- Born: 5 May 1866 Donja Zelina, Kingdom of Croatia-Slavonia, Austria-Hungary
- Died: c. 8 May 1943 (aged 77) Auschwitz-Birkenau, German-occupied Poland
- Cause of death: Murdered in Holocaust
- Occupation: Gymnastics professor

= Ivana Hirschmann =

Croatian professor of gymnastics

Ivana Hirschmann (5 May 1866 – 8 May 1943) was a Croatian gymnastics professor and the first female physical education teacher in Croatia.

==Background and education==
Hirschmann was born on May 5, 1866, in Donja Zelina to a Croatian Jewish merchant family. From 1873 to 1885, Hirschmann was educated in Zagreb. She finished four grades of public school, four grades of higher girls' school and three grades at monastery preparatory school. Her mentor was Franjo Hochmann, gymnastics professor. On October 18, 1885, with 19 years of age, she received her teacher's certificate. At the time she was known for her short haircut which she wore because of exercise, sports and sweating.

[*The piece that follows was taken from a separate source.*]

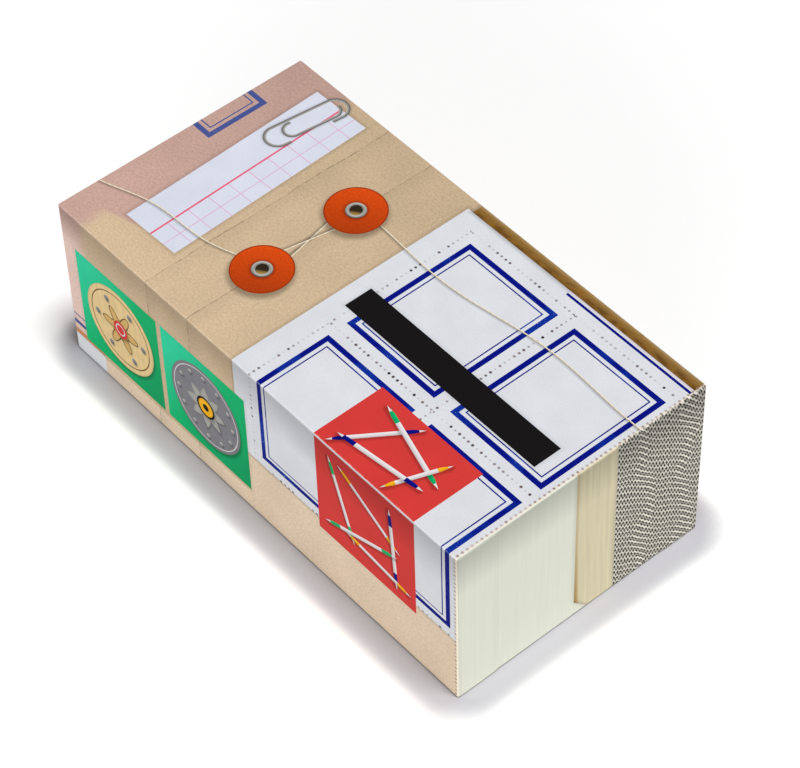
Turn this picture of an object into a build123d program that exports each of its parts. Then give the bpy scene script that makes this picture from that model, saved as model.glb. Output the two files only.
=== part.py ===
from build123d import *
from collections import namedtuple
import math
import os

# A rigid card box for a picture-pair memory game: a tray, a full-depth lift-off lid,
# two stacks of square tiles side by side, and a folded rules leaflet lying over both.
# Millimetres. X runs along the box, Y across it and Z up. The origin is on the table,
# under the middle of the box.

# Tiles
tile_side = 60.0
tile_thickness = 1.75
tile_corner_radius = 3.0
tiles_per_stack = 24
tile_drift = 0.2  # furthest that a tile lies off the middle of its stack, each way
tile_twist = 0.2  # most that a tile lies askew, in degrees

# Room round the tiles
stack_gap = 2.0
tile_end_gap = 1.4
tile_side_gap = 0.8

# Rules leaflet, one sheet folded to and fro into three panels
leaflet_paper = 0.13
leaflet_fold_gap = 0.08  # air between two folded panels
leaflet_play = 1.9  # from the leaflet to the tray's bare walls, all round
leaflet_lie_gap = 0.1  # a folded sheet never lies quite flat
leaflet_headroom = 0.55  # from the leaflet's top up to the tray's rim

# Board shells
tray_board_thickness = 1.5
lid_board_thickness = 1.5
fold_radius = 0.2  # outside of each scored fold; the cut corners are sharp
corner_slit = 0.1  # each end wall stops this far short of the side walls

# Corner stays, strips of gummed tape pressed into the board at its corners
stay_thickness = 0.1
stay_leg = 12.0
stay_end_margin = 4.0

# Covering paper
wrap_thickness = 0.15
wrap_edge_radius = 0.3  # how tightly the paper goes over the folds and corners
turn_in_depth = 15.0  # how far the paper goes down inside a wall
turn_in_lap = 2.0  # neighbouring flaps meet over this much of it, then draw apart
turn_in_relief = 1.0
turn_under_depth = 11.0
corner_tab = 10.0  # the side papers turn this far round onto each end, under its flap
corner_tab_slope = 1.5  # where the end's flap comes down off a tab
end_flap_setback = 0.1  # the end's flap is cut this far short of the rounded corner
bottom_sheet_thickness = 0.15
bottom_sheet_inset = 1.5
bottom_sheet_corner_radius = 2.0

# How the lid sits
lid_side_gap = 0.4  # from the tray's paper to the lid's turned-in paper
lid_seat_gap = 0.3  # from the tray's papered rim up to the lid's ceiling
lid_table_gap = 0.5  # from the table up to the lid's papered rim

# A board shell, mouth down with its bare rim at Z = 0: its plan size inside, its board,
# and its height over the closed end
Shell = namedtuple("Shell", "inside board height")


def grown(plan, amount):
    """A plan size with the same amount added on every side."""
    return tuple(size + 2 * amount for size in plan)


def outside(shell):
    """Plan size over the bare board."""
    return grown(shell.inside, shell.board)


def papered(shell):
    """Plan size over the paper, which lies double on the ends, over the corner tabs."""
    length, width = grown(outside(shell), wrap_thickness)
    return length + 2 * wrap_thickness, width


# Heights above the table
tray_underside = bottom_sheet_thickness + wrap_thickness
tray_floor = tray_underside + tray_board_thickness
stack_top = tray_floor + tiles_per_stack * tile_thickness
leaflet_bottom = stack_top + leaflet_lie_gap
leaflet_pitch = leaflet_paper + leaflet_fold_gap
leaflet_top = leaflet_bottom + 2 * leaflet_pitch + leaflet_paper
tray_rim = leaflet_top + leaflet_headroom
lid_rim = lid_table_gap + wrap_thickness
lid_ceiling = tray_rim + wrap_thickness + lid_seat_gap

# The two shells
tray = Shell(
    inside=(2 * (tile_side + tile_end_gap) + stack_gap, tile_side + 2 * tile_side_gap),
    board=tray_board_thickness,
    height=tray_rim - tray_underside,
)
lid = Shell(
    inside=grown(papered(tray), lid_side_gap + wrap_thickness),
    board=lid_board_thickness,
    height=lid_ceiling + lid_board_thickness - lid_rim,
)
stack_centre = (tile_side + stack_gap) / 2


def slab(plan, low, high):
    """A square-cornered block between two heights."""
    return Pos(0, 0, (low + high) / 2) * Box(plan[0], plan[1], high - low)


def top_edges(block):
    """The edges round a block's top face."""
    return block.faces().sort_by(Axis.Z)[-1].edges()


def upright_edges(block):
    """A block's four upright edges."""
    return block.edges().filter_by(Axis.Z)


def folded_block(plan, height):
    """The outer form of a folded blank: rounded at its folds, sharp where it was cut."""
    block = slab(plan, 0, height)
    return fillet(top_edges(block), fold_radius)


def corner_stays(shell):
    """Four angles of tape, flush with the outside of the board."""
    plan = outside(shell)
    low, high = stay_end_margin, shell.height - stay_end_margin
    band = slab(plan, low, high) - slab(grown(plan, -stay_thickness), low, high)
    along = slab((plan[0] - 2 * stay_leg, plan[1]), low, high)
    across = slab((plan[0], plan[1] - 2 * stay_leg), low, high)
    return band - along - across


def board(shell):
    """A scored blank folded into a floor and four walls, with room for the corner stays.

    The end walls stand between the side walls, joined to the blank by their fold alone.
    """
    plan = outside(shell)
    inner_face = shell.height - shell.board
    hollow = slab(shell.inside, -shell.board, inner_face)
    blank = folded_block(plan, shell.height) - hollow
    slit = Pos(0, 0, inner_face / 2) * Box(shell.board, corner_slit, inner_face)
    for side_x in (-1, 1):
        for side_y in (-1, 1):
            x = side_x * (shell.inside[0] + shell.board) / 2
            y = side_y * (shell.inside[1] - corner_slit) / 2
            blank -= Pos(x, y, 0) * slit
    return blank - corner_stays(shell)


def corner_tab_steps(shell):
    """Where the end flaps rise over the corner tabs: two low steps on each end."""
    plan = grown(outside(shell), wrap_thickness)
    near = plan[1] / 2 - wrap_edge_radius - end_flap_setback
    far = plan[1] / 2 - corner_tab
    top = shell.height - fold_radius
    outline = Polyline(
        (0, near), (wrap_thickness, near), (wrap_thickness, far),
        (0, far - corner_tab_slope), close=True,
    )
    step = extrude(make_face(outline), top + wrap_thickness)
    step = Pos(plan[0] / 2, 0, -wrap_thickness) * step
    steps = [step, mirror(step, Plane.XZ)]
    return steps + [mirror(piece, Plane.YZ) for piece in steps]


def turned_in_flaps(shell):
    """The paper folded over the rim and down the inside of each wall, cut back at its ends."""
    half_length, half_width = shell.inside[0] / 2, shell.inside[1] / 2
    flaps = []
    for run, reach, turn in (
        (half_length, half_width, 0),
        (half_width - wrap_thickness, half_length, 90),
    ):
        eased = run - turn_in_relief
        outline = Polyline(
            (-run, -wrap_thickness), (run, -wrap_thickness), (run, turn_in_lap),
            (eased, turn_in_depth), (-eased, turn_in_depth), (-run, turn_in_lap),
            close=True,
        )
        flap = extrude(Plane.XZ * make_face(outline), -wrap_thickness)
        for half_turn in (0, 180):
            flaps.append(Rot(0, 0, turn + half_turn) * Pos(0, -reach, 0) * flap)
    return flaps


def wrap(shell):
    """Covering paper: closed end, four sides, corner tabs, rim and turned-in edges."""
    plan = outside(shell)
    skin = slab(grown(plan, wrap_thickness), -wrap_thickness, shell.height + wrap_thickness)
    skin = fillet(upright_edges(skin) + top_edges(skin), wrap_edge_radius)
    skin -= folded_block(plan, shell.height)
    skin -= slab(shell.inside, -wrap_thickness, 0)
    for piece in corner_tab_steps(shell) + turned_in_flaps(shell):
        skin += piece
    return skin


def bottom_sheet():
    """Plain sheet pasted under the tray, over the turned-under edges of its paper."""
    plan = grown(outside(tray), wrap_thickness - bottom_sheet_inset)
    sheet = slab(plan, 0, bottom_sheet_thickness)
    return fillet(upright_edges(sheet), bottom_sheet_corner_radius)


def leaflet():
    """One sheet in three panels: its folds run along the box and its ends are square."""
    length, width = grown(tray.inside, -leaflet_play)
    fold_outside = (leaflet_pitch + leaflet_paper) / 2
    panel = width - 2 * fold_outside
    section = Sketch()
    for layer in range(3):
        section += Pos(0, layer * leaflet_pitch) * Rectangle(panel, leaflet_paper)
    ring = Circle(fold_outside) - Circle(fold_outside - leaflet_paper)
    for layer, side in ((0, 1), (1, -1)):
        half = Pos(side * fold_outside, 0) * Rectangle(2 * fold_outside, 2 * fold_outside)
        place = Pos(side * panel / 2, (layer + 0.5) * leaflet_pitch)
        section += place * (ring & half)
    sheet = extrude(Plane.YZ * section, length / 2, both=True)
    return Pos(0, 0, leaflet_bottom + leaflet_paper / 2) * sheet


def tile_blank():
    """One die-cut tile, standing on Z = 0."""
    return extrude(RectangleRounded(tile_side, tile_side, tile_corner_radius), tile_thickness)


def tile_place(stack, level):
    """Where a tile lies, with the small unevenness of a box that was filled by hand."""
    count = level + stack * tiles_per_stack
    along = tile_drift * math.sin(2.4 * count + 0.5)
    across = tile_drift * math.cos(1.9 * count)
    askew = tile_twist * math.sin(3.1 * count + 1.0)
    middle = (2 * stack - 1) * stack_centre
    height = tray_floor + level * tile_thickness
    return Pos(middle + along, across, height) * Rot(0, 0, askew)


def pieces():
    """Every sub-part under its own name, in its place in the closed box."""
    lid_place = Pos(0, 0, lid_rim)
    tray_place = Pos(0, 0, tray_rim) * Rot(180, 0, 0)
    under = slab(grown(outside(tray), -turn_under_depth), 0, tray_underside)
    found = {"tray_wrap": tray_place * wrap(tray) - under, "lid_wrap": lid_place * wrap(lid)}
    for name, shell, place in (("tray", tray, tray_place), ("lid", lid, lid_place)):
        found[name + "_board"] = place * board(shell)
        found[name + "_corner_stays"] = place * corner_stays(shell)
    found["tray_bottom_sheet"] = bottom_sheet()
    found["rules_leaflet"] = leaflet()
    blank = tile_blank()
    for stack, side in enumerate(("left", "right")):
        for level in range(tiles_per_stack):
            found[f"tile_{side}_{level + 1:02d}"] = tile_place(stack, level) * blank
    return found


os.makedirs("parts", exist_ok=True)
for name, piece in pieces().items():
    export_step(piece, f"parts/{name}.step")

length, width = papered(lid)
height = lid_rim + lid.height + wrap_thickness
print(f"box {length:.2f} x {width:.2f} x {height:.2f} mm")
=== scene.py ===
"""Dresses a picture-pair memory game in its card box.

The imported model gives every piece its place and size. This file gives them their finish: the
printed covering paper, board, tape, the pictures on the tiles and a folded leaflet. It also sets
up the floor, the lamps and the camera. Patterns are worked out in millimetres on the box.
"""
import math
from collections import namedtuple

import bpy
import numpy as np
from mathutils import Matrix, Vector


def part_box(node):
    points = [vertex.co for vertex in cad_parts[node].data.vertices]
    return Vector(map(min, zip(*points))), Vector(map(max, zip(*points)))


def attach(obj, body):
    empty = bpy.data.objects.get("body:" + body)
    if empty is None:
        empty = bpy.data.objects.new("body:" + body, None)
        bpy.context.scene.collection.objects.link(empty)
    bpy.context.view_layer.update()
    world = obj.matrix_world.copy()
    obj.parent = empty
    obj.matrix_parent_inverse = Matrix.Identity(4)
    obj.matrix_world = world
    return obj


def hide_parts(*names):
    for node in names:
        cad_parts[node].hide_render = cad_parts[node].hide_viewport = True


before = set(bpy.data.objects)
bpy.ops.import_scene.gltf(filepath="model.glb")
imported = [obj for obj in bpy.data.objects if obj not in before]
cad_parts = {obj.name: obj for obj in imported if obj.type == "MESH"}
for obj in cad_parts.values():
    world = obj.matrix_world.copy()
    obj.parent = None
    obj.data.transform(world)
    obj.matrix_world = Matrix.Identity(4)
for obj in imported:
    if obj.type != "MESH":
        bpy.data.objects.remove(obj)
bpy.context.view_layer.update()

bl_info = {
    "name": "Picture-pair memory game",
    "version": (1, 0, 0),
    "blender": (4, 5, 0),
    "location": "View3D > Sidebar > Card box",
    "description": "Finishes for a card game box, its tiles and its leaflet",
    "category": "Object",
}

PER_METRE = 1000.0  # patterns are written in millimetres, and Blender's coordinates are metres

HALF_LENGTH, HALF_WIDTH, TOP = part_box("lid_wrap")[1] * PER_METRE
BOARD_FACE = 1.2  # from the outside of the lid to behind its paper, where the print turns in

STRAIGHT = (0.0, 0.0, 0.0)
PRINTED_LIGHT = (-0.6, 0.8, 0.0)  # towards the light that the round prints are drawn in
FILLED = 1000.0  # a line so wide that it fills its figure
DRAWN_LINE = 0.5  # the width of a line drawn on a tile
PICTURES = 24  # pairs of tiles, one of each pair in each stack
SHEET_SPAN = 0.2  # a little more than the leaflet measures when it is unfolded, in metres
PANEL_POINTS, FOLD_POINTS, LENGTH_POINTS = 41, 11, 61  # across, round and along the leaflet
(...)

In 1888, Hirschmann passed the exam for teaching at the higher elementary schools, and in 1894 the exam for teaching at the higher girls schools. On February 25, 1896, she also finished the course for teachers in Zagreb, and passed the exam for gymnastics teacher at high schools and so finished her education.

==Career==
Hirschmann worked all her career in Zagreb. She worked at the girls lyceum from 1892 to 1920. Among others, Hirschmann also worked at the Royal vocational school, Higher girls school, Terrestrial higher girls school, Royal teachers school and Girls gymnasium. She was a vocal supporter of the necessity of physical exercise and sport among the women. Hirschmann wrote, translated and published articles in the magazines such as "Gymnastics", "Hawk" and "Domesticity". In 1885, Hirschmann began introducing to her students the sports games of cricket and croquet, as in classes, and as in the articles she wrote. Some of here published articles are; "The girls gymnastics" in 1887, "The air in the school room" in 1898, "School medical audits" in 1898, "What promotes physical education in general, and especially with the girls" in 1898, "How to safeguard children from the bent backbone" in 1898, "Dental care" in 1898, "The nervousness of the students" in 1898, "Pulmonary gymnastics" in 1912 and "The need for gymnastics and games in wartime" in 1918. In 1906, Hirschmann edited and published the booklet about the history of gymnastics in Croatia. Second edition of the booklet, revised and expanded, was published in 1913. Hirschmann also wrote about Sinjska alka. In 1923 Hirschmann retired. During her retirement she read a lot, visited the theaters and symphony concerts.

==Arrest, deportation and death==
During World War II, as a Jew, Hirschmann was arrested by Ustaše on May 5, 1943. She was taken to the prison at Savska cesta. From there, Hirschmann was deported to Auschwitz where she was killed in the gas chambers upon arrival on May 8, 1943.